Work instructions »
Exactly the lines from the line with "leaves no skin" to the line with "before = set(bpy.data.objects)" should be extracted, both included, with no other lines.

Input rows »

....................

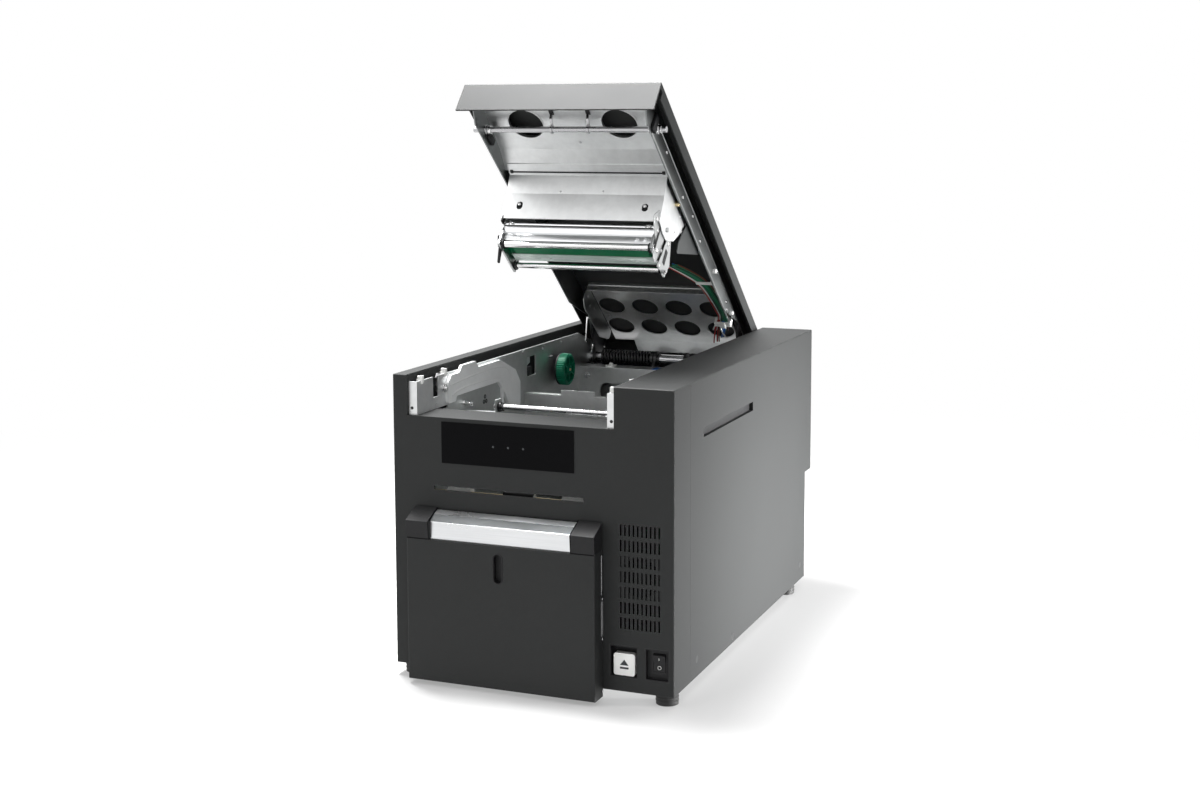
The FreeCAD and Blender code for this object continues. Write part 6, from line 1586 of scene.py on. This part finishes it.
@dataclass
class Harness:
    """The cover's wires (lanes beside the trunk) and short leads, their clip and the comb."""

    trunk: tuple[Point, ...] = ((171.0, 258.0, 30.0), (187.0, 273.0, 29.6), (198.5, 291.0, 29.2),
                                (202.4, 318.0, 28.6), (202.0, 348.0, 24.0), (199.0, 372.0, 19.5),
                                (190.0, 396.0, 19.0))
    spread: tuple[float, ...] = (1.25, 1.6, 1.1, 1.0, 1.1, 0.9, 1.5)
    pitch: float = 1.75
    radius: float = 0.8
    wander: float = 0.9
    sway_steps: Pair = (1.9, 2.4)
    sway_shares: Pair = (0.5, 0.4)
    rise: float = 0.5
    rise_step: float = 1.3
    bundle: dict[str, tuple[Coat, tuple[tuple[int, int], ...]]] = field(default_factory=lambda: {
        "green_wires": (Coat.WIRE, ((0, 0), (0, 1), (-1, 1), (1, 0), (1, 1))),
        "dark_green_wires": (Coat.DARK_WIRE, ((-1, 0), (2, 0), (2, 1))),
        "red_wires": (Coat.RED_WIRE, ((4, 0), (3, 1))),
        "white_wires": (Coat.PALE_WIRE, ((3, 0),)),
        "brown_wires": (Coat.BROWN_WIRE, ((-2, 1),)),
        "blue_wires": (Coat.BLUE_WIRE, ((1, 2),)),
    })
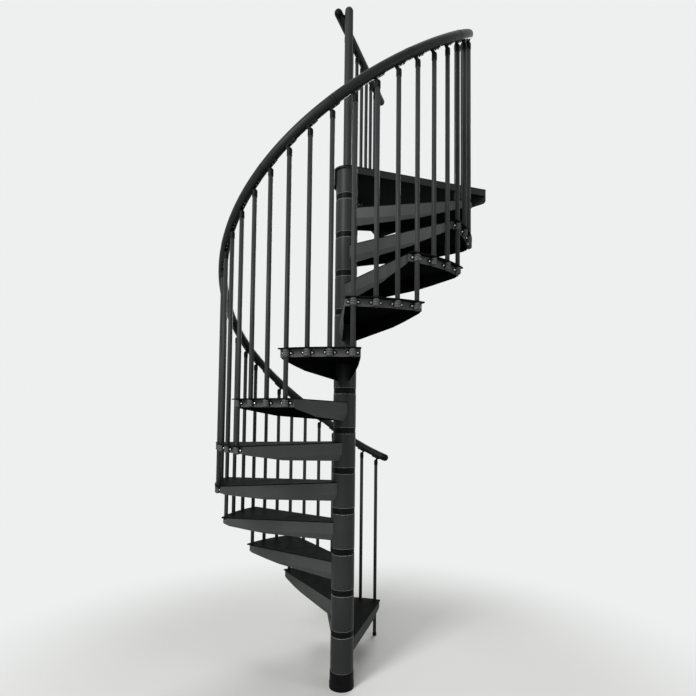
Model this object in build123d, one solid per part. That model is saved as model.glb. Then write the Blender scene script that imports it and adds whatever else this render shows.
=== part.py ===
from build123d import *
import os
from math import atan2, cos, degrees, radians, sin, sqrt

os.makedirs("parts", exist_ok=True)

# Spiral staircase of folded steel treads on a stacked column, turning left as it climbs.
# Millimetres. The axis of the column is Z, the floor is Z = 0.

# Stair as a whole
RISE = 220.0
TREAD_COUNT = 12
BALUSTER_PITCH_ANGLE = 8.395
BALUSTERS_PER_STEP = 3
STEP_ANGLE = BALUSTERS_PER_STEP * BALUSTER_PITCH_ANGLE
FIRST_BALUSTER_ANGLE = 70.9
BALUSTER_CIRCLE_R = 680.0
LANDING_LIFT = 8.0

# Column: hub tubes stacked on plastic spacers round an inner pole
HUB_R = 63.5
HUB_WALL = 3.0
HUB_END_T = 5.0
SPACER_H = 33.5
HUB_H = RISE - SPACER_H
HUB_TREAD_H = 141.0
SPACER_R = 62.5
SPACER_GROOVE_DEPTH = 2.5
SPACER_DISCS = 3
SPACER_GROOVE_H = 2.5
POLE_R = 24.0
POLE_CLEARANCE = 0.3
POLE_BORE_R = POLE_R + POLE_CLEARANCE

# Base
BASE_COVER_H = 91.0
BASE_COVER_R = 66.0
BASE_COVER_WALL = 3.0
BASE_COVER_TOP_T = 6.0
BASE_COVER_CHAMFER = 4.0
BASE_SKIRT_H = 31.0
BASE_SKIRT_STEP = 2.0
BASE_PLATE_R = 62.0
BASE_PLATE_T = 10.0
BASE_BOLT_CIRCLE_R = 45.0
BASE_BOLT_COUNT = 4
BASE_BOLT_HOLE_R = 5.5

# Heights of the first tread and the landing, top faces
FIRST_TREAD_Z = BASE_COVER_H + HUB_TREAD_H
LANDING_Z = FIRST_TREAD_Z + RISE * TREAD_COUNT + LANDING_LIFT

# Tread: a folded pan of sheet steel
SHEET_T = 3.0
COVER_T = 5.0
TREAD_HALF_ANGLE = 15.65
FLANGE_INNER_OFFSET = 38.5
FLANGE_CREASE_DEPTH = 60.0
FLANGE_DEPTH = 102.0
FLANGE_KNEE_SHARE = 0.65
FLANGE_KNEE_DEPTH = 75.0
FLANGE_OUTER_DEPTH = 38.0
FLANGE_CORNER_R = 26.0
FLANGE_LIP_ANGLE = 22.0
BAND_H = 35.0
BAND_RIM = 9.0
BALUSTER_R = 11.0
BALUSTER_CLEARANCE = 0.2
BAND_R = BALUSTER_CIRCLE_R - BALUSTER_R - BALUSTER_CLEARANCE
COVER_OVERHANG = 5.0
COVER_R = BALUSTER_CIRCLE_R + BALUSTER_R + COVER_OVERHANG
COVER_HOLE_R = BALUSTER_R + 0.6
COVER_HUB_GAP = 1.0
COVER_CORNER_R = 8.0

# Saddles that clamp the balusters to the outer band of a tread
SADDLE_T = 3.0
SADDLE_EAR_HALF_WIDTH = 30.0
SADDLE_H = 31.0
SADDLE_DROP = 1.5

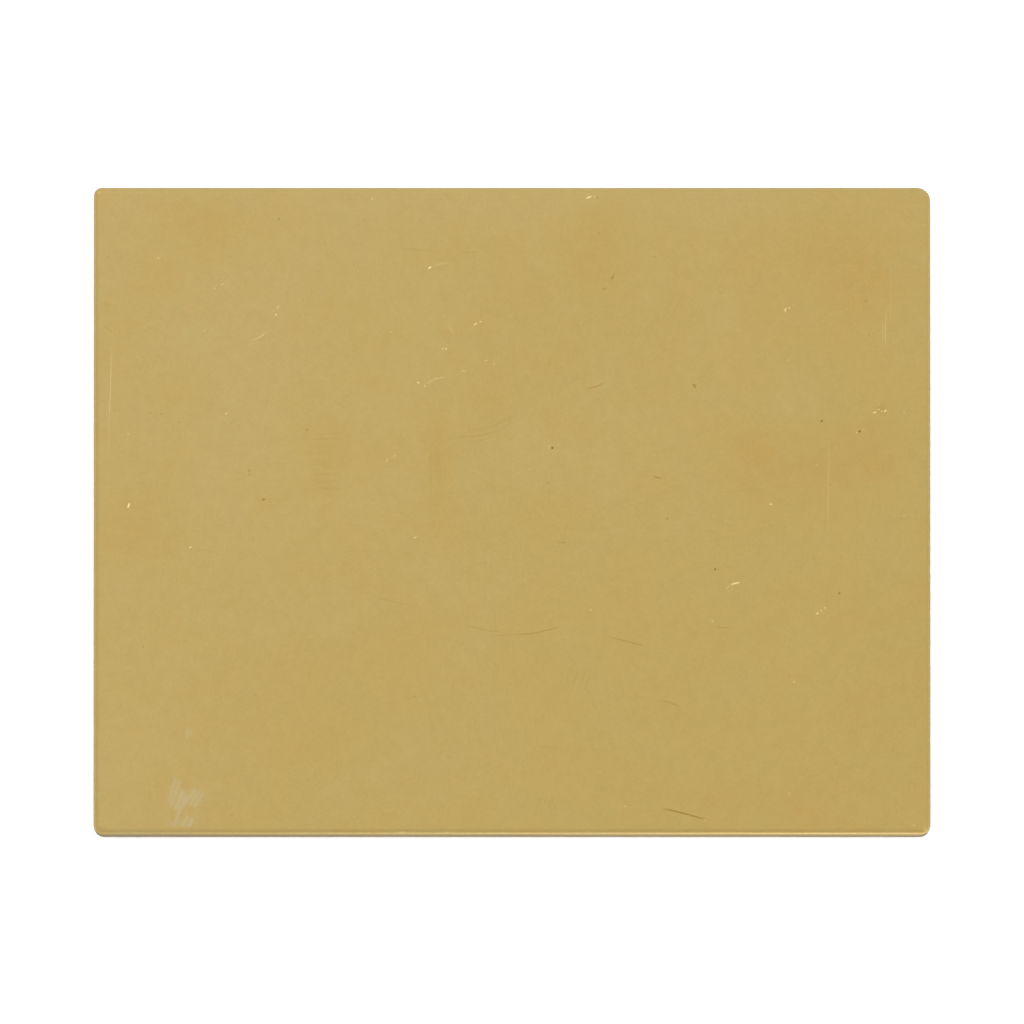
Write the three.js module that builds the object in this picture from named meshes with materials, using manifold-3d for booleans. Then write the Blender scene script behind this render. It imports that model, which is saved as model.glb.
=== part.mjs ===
// A brass paperweight for writing paper: a solid slab with rounded edges and corners, and a felt
// pad that a double-sided adhesive film holds in a shallow recess milled in the slab's underside.
// Millimetres. +X is the long side, -Y is the front, +Z is up. The origin is the centre of the
// pad's underside, on the surface that the paperweight stands on.

import * as THREE from 'three';
import { mergeVertices } from 'three/addons/utils/BufferGeometryUtils.js';
import Module from 'manifold-3d';

// Driving dimensions
const SLAB_LENGTH = 84;
const SLAB_WIDTH = 65;
const SLAB_THICKNESS = 8;
const EDGE_RADIUS = 0.65; // rounding between a face and the sides

// The four corners in plan were rounded by hand, each a little differently
const CORNER_RADII = { frontLeft: 0.95, frontRight: 1.0, backRight: 1.3, backLeft: 0.8 };

const RIM_WIDTH = 3; // flat brass left around the recess
const RECESS_DEPTH = 1;
const CUTTER_RADIUS = 3; // the end mill's radius, left in the recess's corners

const FELT_THICKNESS = 1.5;
const ADHESIVE_THICKNESS = 0.2;
const FELT_CLEARANCE = 0.3; // all round, so that the felt drops into the recess

// Facets
const ARC_STEPS = 6; // half the segments in a quarter circle seen in plan
const EDGE_STEPS = 6; // segments in the rounding of an edge

// Derived dimensions
const RECESS_LENGTH = SLAB_LENGTH - 2 * RIM_WIDTH;
const RECESS_WIDTH = SLAB_WIDTH - 2 * RIM_WIDTH;
const FELT_LENGTH = RECESS_LENGTH - 2 * FELT_CLEARANCE;
const FELT_WIDTH = RECESS_WIDTH - 2 * FELT_CLEARANCE;
const FELT_CORNER = CUTTER_RADIUS - FELT_CLEARANCE;
const SLAB_BOTTOM = FELT_THICKNESS + ADHESIVE_THICKNESS - RECESS_DEPTH;

const BRASS = { color: 0xc1a766, roughness: 0.38, metalness: 1 };
const ADHESIVE = { color: 0xe4dfcd, roughness: 0.5, metalness: 0 };
const FELT = { color: 0x36373a, roughness: 0.95, metalness: 0 };

const wasm = await Module();
wasm.setup();

function sameRadii(radius) {
  return { frontLeft: radius, frontRight: radius, backRight: radius, backLeft: radius };
}

// A rectangle centred on the origin, drawn counterclockwise from its front left corner
function roundedRectangle(length, width, radii) {
  const { frontLeft, frontRight, backRight, backLeft } = radii;
  const x = length / 2;
  const y = width / 2;
  const quarter = Math.PI / 2;
  const outline = new THREE.Shape();
  outline.absarc(frontLeft - x, frontLeft - y, frontLeft, 2 * quarter, 3 * quarter);
  outline.absarc(x - frontRight, frontRight - y, frontRight, 3 * quarter, 4 * quarter);
  outline.absarc(x - backRight, y - backRight, backRight, 0, quarter);
  outline.absarc(backLeft - x, y - backLeft, backLeft, quarter, 2 * quarter);
  outline.closePath();
  return outline;
}

// An extruded outline that stands on z = 0
function flatBlock(outline, height) {
  return new THREE.ExtrudeGeometry(outline, {
    depth: height,
    bevelEnabled: false,
    curveSegments: ARC_STEPS,
  });
}

// The same, with its top and bottom edges rounded inside the outline and the height
function roundedBlock(outline, height, radius) {
  const geometry = new THREE.ExtrudeGeometry(outline, {
    depth: height - 2 * radius,
    bevelEnabled: true,
    bevelThickness: radius,
    bevelSize: radius,
    bevelOffset: -radius,
    bevelSegments: EDGE_STEPS,
    curveSegments: ARC_STEPS,
  });
  return geometry.translate(0, 0, radius);
}

function toSolid(geometry) {
  const bare = geometry.clone();
  bare.deleteAttribute('normal');
  bare.deleteAttribute('uv');
  const merged = mergeVertices(bare);
  const vertProperties = merged.attributes.position.array;
  const triVerts = new Uint32Array(merged.index.array);
  return new wasm.Manifold(new wasm.Mesh({ numProp: 3, vertProperties, triVerts }));
}

function toGeometry(solid) {
  const mesh = solid.getMesh();
  const geometry = new THREE.BufferGeometry();
  geometry.setAttribute('position', new THREE.BufferAttribute(mesh.vertProperties, 3));
  geometry.setIndex(new THREE.BufferAttribute(mesh.triVerts, 1));
  geometry.computeVertexNormals();
  return geometry;
}

function piece(name, geometry, finish, bottom) {
  const mesh = new THREE.Mesh(geometry, new THREE.MeshStandardMaterial(finish));
  mesh.name = name;
  mesh.position.z = bottom;
  return mesh;
}

function brassSlab() {
  const outline = roundedRectangle(SLAB_LENGTH, SLAB_WIDTH, CORNER_RADII);
  const blank = toSolid(roundedBlock(outline, SLAB_THICKNESS, EDGE_RADIUS));

  // The cutter starts below the slab, so that its lower end leaves no skin
  const pocket = roundedRectangle(RECESS_LENGTH, RECESS_WIDTH, sameRadii(CUTTER_RADIUS));
  const cut = flatBlock(pocket, 2 * RECESS_DEPTH).translate(0, 0, -RECESS_DEPTH);
  const milled = blank.subtract(toSolid(cut));

  return piece('brass_slab', toGeometry(milled), BRASS, SLAB_BOTTOM);
}

// The felt and its adhesive are cut together, so they share one outline
function padLayer(name, thickness, finish, bottom) {
  const outline = roundedRectangle(FELT_LENGTH, FELT_WIDTH, sameRadii(FELT_CORNER));
  return piece(name, flatBlock(outline, thickness), finish, bottom);
}

const paperweight = new THREE.Group();
paperweight.add(padLayer('felt_pad', FELT_THICKNESS, FELT, 0));
paperweight.add(padLayer('adhesive_film', ADHESIVE_THICKNESS, ADHESIVE, FELT_THICKNESS));
paperweight.add(brassSlab());

export default paperweight;
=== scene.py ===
"""The looks of a brass paperweight: a satin slab with the wear of a used one, on a felt pad.

Blender's own units here are metres, in the frame of the CAD model. Every length in this script is
in millimetres and its name or comment says so; MM turns it into metres where a mesh is made.
"""

import math
import random

import bpy
import numpy as np
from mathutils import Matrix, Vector
from mathutils.geometry import delaunay_2d_cdt


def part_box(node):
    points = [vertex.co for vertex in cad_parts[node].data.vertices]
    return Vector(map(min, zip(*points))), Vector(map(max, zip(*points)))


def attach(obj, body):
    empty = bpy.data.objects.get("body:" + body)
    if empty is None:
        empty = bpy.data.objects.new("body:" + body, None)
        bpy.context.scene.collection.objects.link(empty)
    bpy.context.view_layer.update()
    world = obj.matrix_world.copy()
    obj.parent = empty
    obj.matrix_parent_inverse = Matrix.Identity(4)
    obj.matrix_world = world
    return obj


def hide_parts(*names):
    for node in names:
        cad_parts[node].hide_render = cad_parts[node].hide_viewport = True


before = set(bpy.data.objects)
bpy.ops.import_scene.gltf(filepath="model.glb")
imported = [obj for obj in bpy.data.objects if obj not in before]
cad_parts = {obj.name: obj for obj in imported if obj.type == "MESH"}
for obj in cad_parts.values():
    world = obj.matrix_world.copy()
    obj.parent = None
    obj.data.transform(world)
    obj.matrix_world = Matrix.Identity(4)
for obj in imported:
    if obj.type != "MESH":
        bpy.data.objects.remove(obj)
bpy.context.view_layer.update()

MM = 0.001
SEED = 11

# --------------------------------------
# Sizes, in millimetres
# --------------------------------------

SLAB_LOW, SLAB_HIGH = (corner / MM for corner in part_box("brass_slab"))
FELT_LOW, FELT_HIGH = (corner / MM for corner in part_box("felt_pad"))
FILM_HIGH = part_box("adhesive_film")[1] / MM

LENGTH = SLAB_HIGH.x - SLAB_LOW.x
WIDTH = SLAB_HIGH.y - SLAB_LOW.y
TOP = SLAB_HIGH.z
BOTTOM = SLAB_LOW.z
CEILING = FILM_HIGH.z  # of the recess in the underside

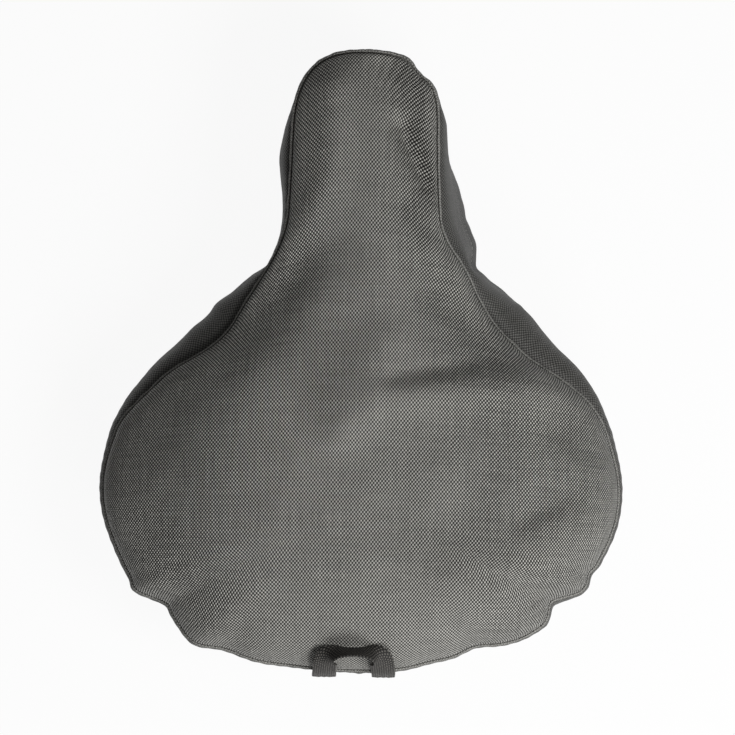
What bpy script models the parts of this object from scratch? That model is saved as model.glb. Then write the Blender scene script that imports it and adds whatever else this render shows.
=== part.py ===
"""Bike saddle cover of coated canvas, for a wide city saddle.

A saddle-shaped top panel and a gathered side band are sewn together round a welt. The band's lower
edge is turned in as a casing for a flat elastic, and a webbing loop is sewn on at the back.
Metres, +Z up, nose towards +Y. The cover stands on its hem at Z = 0, and the origin is on that
plane, under the middle of its outline.
"""
import bmesh
import bpy
import numpy as np

# The seam line seen from above: half widths at their places along the cover
NOSE_TIP_Y = 0.1463
NOSE_ROUNDING = 0.0340
NOSE_HALF = 0.0338
NOSE_POWER = 2.5
NECK_Y = 0.0710
NECK_HALF = 0.0352
WAIST_Y = 0.0210
WAIST_HALF = 0.0607
SHOULDER_Y = -0.0090
SHOULDER_HALF = 0.0955
FLANK_Y = -0.0330
FLANK_HALF = 0.1155
WING_Y = -0.0590
WING_HALF = 0.1213
REAR_Y = -0.1433
REAR_POWER = 2.1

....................

Answer to the task »
  // The cutter starts below the slab, so that its lower end leaves no skin
  const pocket = roundedRectangle(RECESS_LENGTH, RECESS_WIDTH, sameRadii(CUTTER_RADIUS));
  const cut = flatBlock(pocket, 2 * RECESS_DEPTH).translate(0, 0, -RECESS_DEPTH);
  const milled = blank.subtract(toSolid(cut));

  return piece('brass_slab', toGeometry(milled), BRASS, SLAB_BOTTOM);
}

// The felt and its adhesive are cut together, so they share one outline
function padLayer(name, thickness, finish, bottom) {
  const outline = roundedRectangle(FELT_LENGTH, FELT_WIDTH, sameRadii(FELT_CORNER));
  return piece(name, flatBlock(outline, thickness), finish, bottom);
}

const paperweight = new THREE.Group();
paperweight.add(padLayer('felt_pad', FELT_THICKNESS, FELT, 0));
paperweight.add(padLayer('adhesive_film', ADHESIVE_THICKNESS, ADHESIVE, FELT_THICKNESS));
paperweight.add(brassSlab());

export default paperweight;
=== scene.py ===
"""The looks of a brass paperweight: a satin slab with the wear of a used one, on a felt pad.

Blender's own units here are metres, in the frame of the CAD model. Every length in this script is
in millimetres and its name or comment says so; MM turns it into metres where a mesh is made.
"""

import math
import random

import bpy
import numpy as np
from mathutils import Matrix, Vector
from mathutils.geometry import delaunay_2d_cdt


def part_box(node):
    points = [vertex.co for vertex in cad_parts[node].data.vertices]
    return Vector(map(min, zip(*points))), Vector(map(max, zip(*points)))


def attach(obj, body):
    empty = bpy.data.objects.get("body:" + body)
    if empty is None:
        empty = bpy.data.objects.new("body:" + body, None)
        bpy.context.scene.collection.objects.link(empty)
    bpy.context.view_layer.update()
    world = obj.matrix_world.copy()
    obj.parent = empty
    obj.matrix_parent_inverse = Matrix.Identity(4)
    obj.matrix_world = world
    return obj


def hide_parts(*names):
    for node in names:
        cad_parts[node].hide_render = cad_parts[node].hide_viewport = True


before = set(bpy.data.objects)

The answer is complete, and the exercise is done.